Christchurch is a punting serenely down the Avon River and boosting major air in the surf at Sumner Beach. It is Evensong at the Cathedral and trance 'til dawn at Base Bar. It is a leisurely stroll through Hagley Park's botanical gardens and a jarring descent on a Port Hills bike trail. It is sweetness and sophistication, the Kiwi "No. 8 wire" independence bolstered by keen sense of community.

He Aituā Ōtautahi!  O sweet Christchurch, why did this happen to you?

In the early afternoon of February 22,  this lovely city crumbled in the wake of a 6.3 temblor, an aftershock of a larger, but much deeper earthquake that occurred in last September.  The projected death toll is above 20o, more than 10,000 homes are marked for demolition, the cost to rebuild the city is estimated in the multi-billions. The spire of the Christchurch Cathedral toppled and countless Victorian era-edifices, weakened by the earlier quake, are beyond all hope of repair. Modern buildings, built before the stricter codes of the 1980s, flattened like decks of cards. Roads throughout the Canterbury region were made impassable by soil liquefaction; even homes and business still standing are deemed too hazardous- their owners given only a few minutes to gather valuables and to say goodbye.  Our friends are safe, though several have lost their homes and, temporarily, their livelihoods.

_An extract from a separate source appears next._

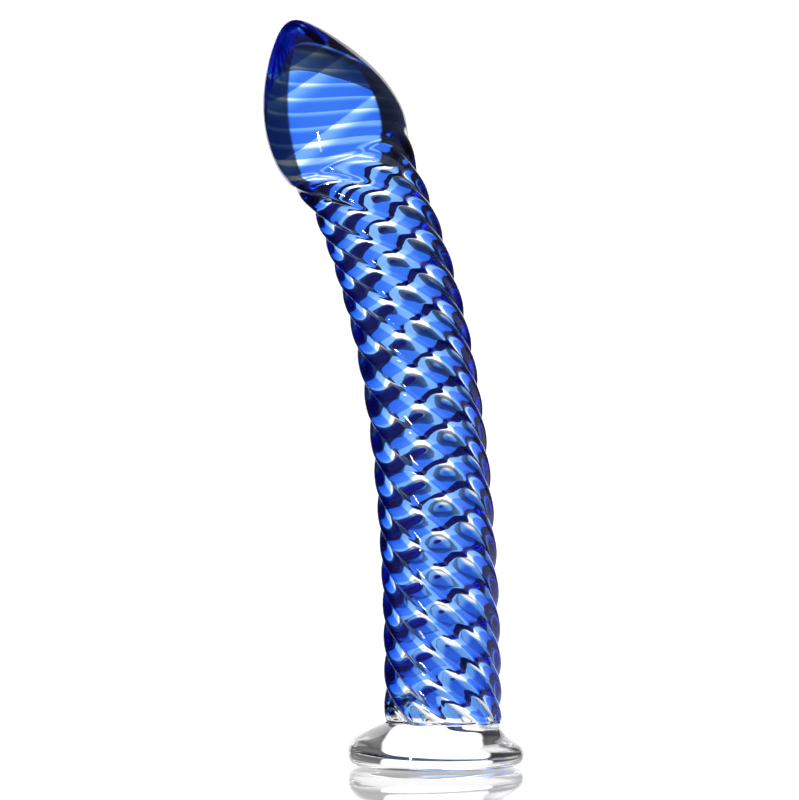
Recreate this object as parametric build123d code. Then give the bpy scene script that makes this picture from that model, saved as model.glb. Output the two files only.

Christchurch was our home. I pore over the on-line photographs and videos that detail the earthquake's damage and my heart breaks anew each time. I biked those streets, wandered in those shops, felt the stone of those landmarks. I long to be there, to help sort through the rubble, to help rebuild, to mourn all who were lost. I know the city will return - more beautiful than ever - with a renewed sense of strength, survival and commitment to community. But seeing it brought to its wrecked foundation fills me with a longing that will never heal. It is a reminder of a dream broken, a story left untold, a heart that will never be whole, for so much of it was left behind in Ōtautahi.